Cuando los pintores norteamericanos de mediados del siglo XIX quisieron pintar con una tendencia propia, idearon el Impresionismo natural. Fue una forma de crear que tomaron con la conciencia de estar expresando las cosas naturales de la vida de una manera sosegada y emotiva. La escuela del río Hudson fue una tendencia así, y hubo muchos pintores americanos que vieron esta forma de pintar como la mejor manera de comunicar belleza con entusiasmo natural. Sin embargo, a finales del siglo XIX, propiciados por la filosofía social de algunos pensadores americanos, un grupo de pintores norteamericanos crearon una tendencia diferente, La escuela Ashcan.
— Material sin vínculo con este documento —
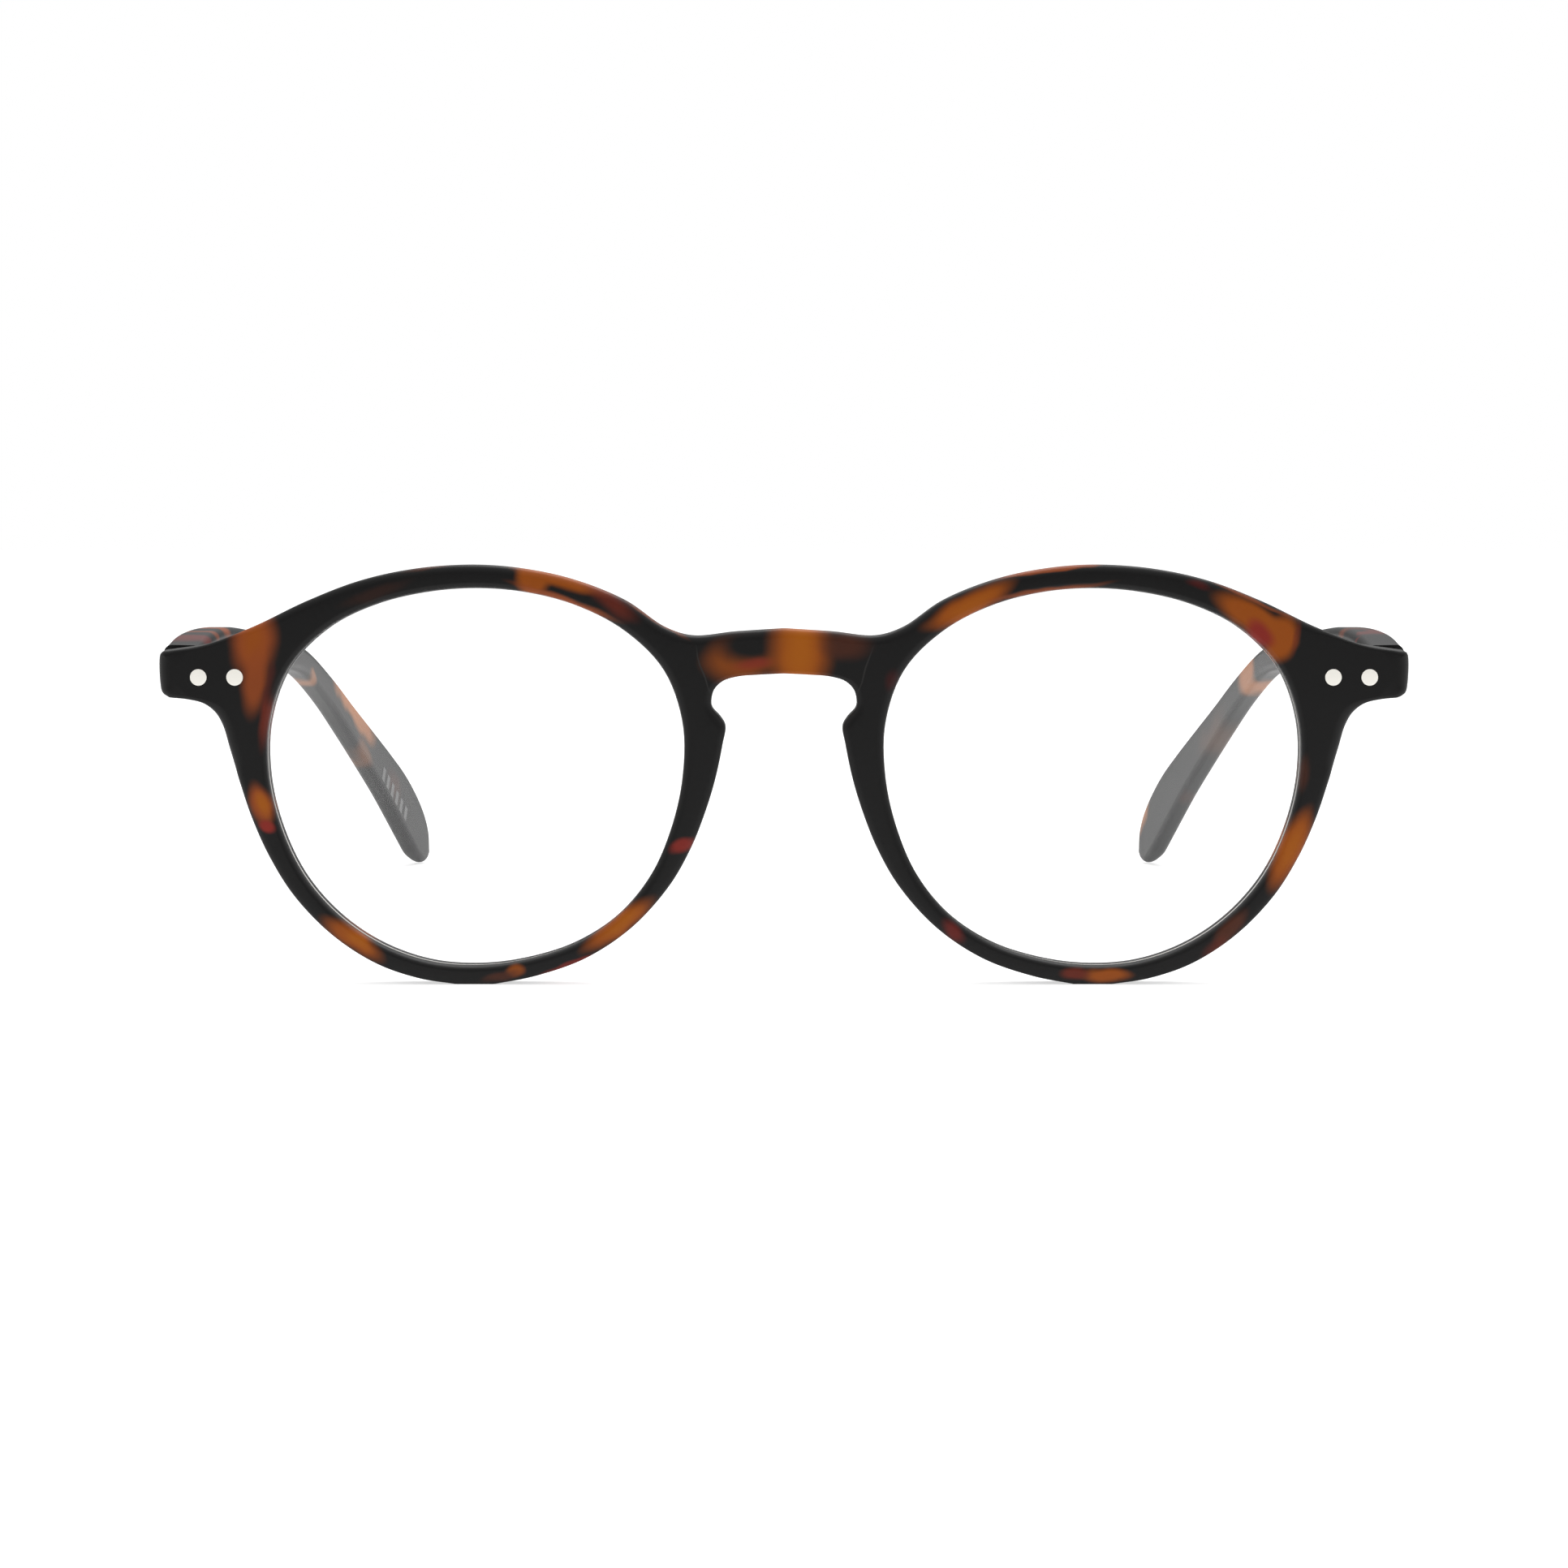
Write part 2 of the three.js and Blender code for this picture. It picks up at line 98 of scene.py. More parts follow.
# The temple's upper and lower edges: depth and height.
TEMPLE_TOP = [
    (4, 38), (8, 38.42), (12, 39.2), (18, 39.7), (25, 39.75), (34, 39.2), (44, 38.3), (54.1, 37.45),
    (62.2, 36.8), (70.3, 35.65), (78.5, 33.85), (90.7, 30.15), (101.9, 26), (112.2, 22), (122.1, 17.8),
    (129.5, 14.2), (135.8, 10), (139, 6.9), (140.1, 4.8), (140.2, 3.4), (140.15, 2.4),
]
TEMPLE_BOTTOM = [
    (4, 32.75), (8, 32.75), (12, 32.75), (18, 32.75), (25, 32.75), (34, 32.75), (44, 32.8), (53.9, 32.95),
    (61.8, 32.85), (69.7, 32.1), (77.5, 30.3), (89.3, 26.3), (100.1, 21.55), (109.8, 16.75), (118.9, 11.8),
    (125.5, 7.7), (131.2, 3.95), (135.2, 1.35), (137.9, 0.15), (139.1, 0.25), (139.8, 0.9),
]
FACE_DEPTH = 0.03
RIM_DEPTH = 3.5
END_DEPTH = 6.2
END_FLARE = 0.65
GROOVE_FRONT, GROOVE_BACK, GROOVE_SINK = 1, 2.5, 0.75
LENS_FRONT, LENS_BACK = 1.12, 2.38
LENS_GAP = 0.04
LENS_SCALES = (0.06, 0.2, 0.35, 0.5, 0.65, 0.8, 0.92, 0.985)
AXIS_X, AXIS_DEPTH, HINGE_Z = 65.5, 8.1, 34.9
KNUCKLE_RADIUS, KNUCKLE_HEIGHT = 1.3, 1.3
TEMPLE_ROUND = 0.95
CAMERA_AWAY, CAMERA_HEIGHT, AIM_HEIGHT = 400, 54, 22.84
SIDES = (("left", 1), ("right", -1))


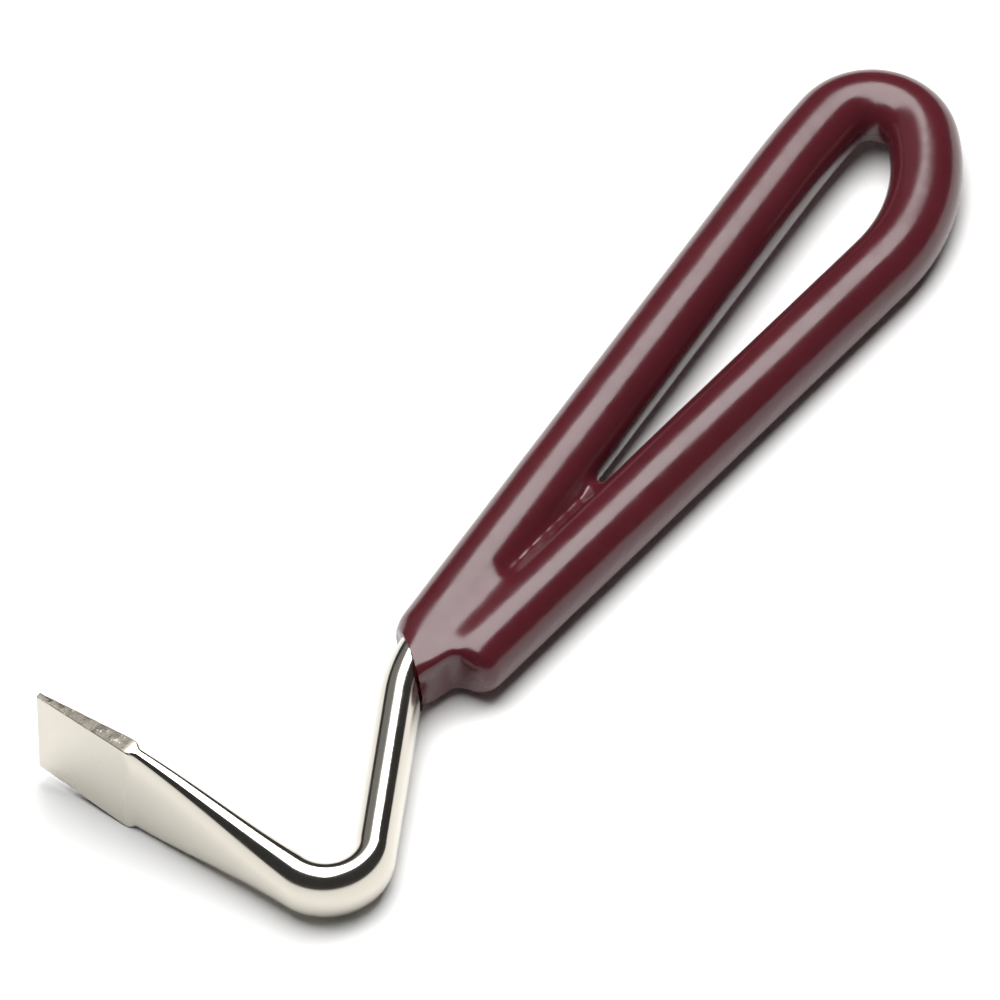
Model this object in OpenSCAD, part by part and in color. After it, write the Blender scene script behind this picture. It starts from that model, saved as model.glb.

Fue la forma en que llevaron al Arte la sensibilidad de una sociedad que aún no habría comprendido el terrible abismo por el que su entusiasmo vital se deslizaría luego. No cambiaron la forma armoniosa, ni el equilibrio académico: solo usaron el Arte para mover las conciencias, para trastocar los elementos más rígidos de la sociedad de entonces. El principal representante de esta tendencia americana lo fue el pintor Robert Henri (1865-1929). No revolucionaron la forma de expresión sino su contenido. Ahora querían reflejar la sociedad real, no la soñada. Sin duda, fue una extraordinaria y elogiosa manera de evolucionar en el Arte. 

En su obra del año 1915 Desnudo oriental, Robert Henri compone una bella mujer con las profusas pinceladas coloreadas más innovadoras para aquel impresionismo natural, ese mismo impresionismo al que se enfrentara años antes. Para él, la innovación era parte de dos cosas: alardes técnicos impresionistas para componer una obra y mirada misteriosa para satisfacer un profundo desencanto. No podía él entender que el Arte pudiera expresar las cosas con la rupturista forma de componer que, muy pronto sin embargo, en esos mismos años del inicio del siglo XX, habían alumbrado decididamente otros creadores. Dos años después de componer su obra Henri, el pintor expresionista italiano Amedeo Modigliani crearía su obra modernista Desnudo sentado. La composición era la misma, y los colores también, y el fondo parecido -incluso Modigliani había sido menos profuso o más minimalista-, pero, sin embargo, la figura de la mujer -de la imagen paradigmática de belleza femenina- estaba ahora totalmente transformada. Había mirada misteriosa también, como en Henri, había desnudo también, había un profundo desencanto en el gesto, como en Henri, pero las formas armoniosas y naturales de la belleza de antes habrían desaparecido ya para siempre.

(Óleo del pintor norteamericano Robert Henri, realismo-impresionismo, Desnudo oriental, 1915, Colección Privada; Obra expresionista del pintor italiano Amedeo Modigliani, Desnudo sentado, 1917, Real Museo de Bellas Artes de Amberes, Bélgica.)